The Hon Tony Burke, the Minister for Employment and Workplace Relations, in his second reading speech, explained that this Bill will address the following problematic situation facing certain casual employees:

But when someone is called ‘casual’ on their pay slip or their contract yet is rostered like a permanent worker, expected to accept shifts like a permanent worker, and has a job likely to continue into the future indefinitely, then there’s a clear loophole. A worker like this should be able to choose secure employment if they want it.[1]

Firstly, what is a casual employee?

The legal definition of a casual employee is an employee who accepts employment from an employer on the basis that their ‘employer makes no firm advance commitment to continuing and indefinite work according to an agreed pattern of work for the person.’[2]
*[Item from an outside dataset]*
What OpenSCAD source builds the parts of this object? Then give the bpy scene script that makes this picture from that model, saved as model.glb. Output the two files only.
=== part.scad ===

Are employers currently required to convert casuals into full-time employees?

Under the National Employment Standards,[3] there are rules regarding offers and requests for a casual employee to become a full-time (or part-time) employee (casual conversion). Whilst casual employees have the choice as to whether they wish to become part-time or full-time employees, employers are under an obligation to offer casual employees this choice.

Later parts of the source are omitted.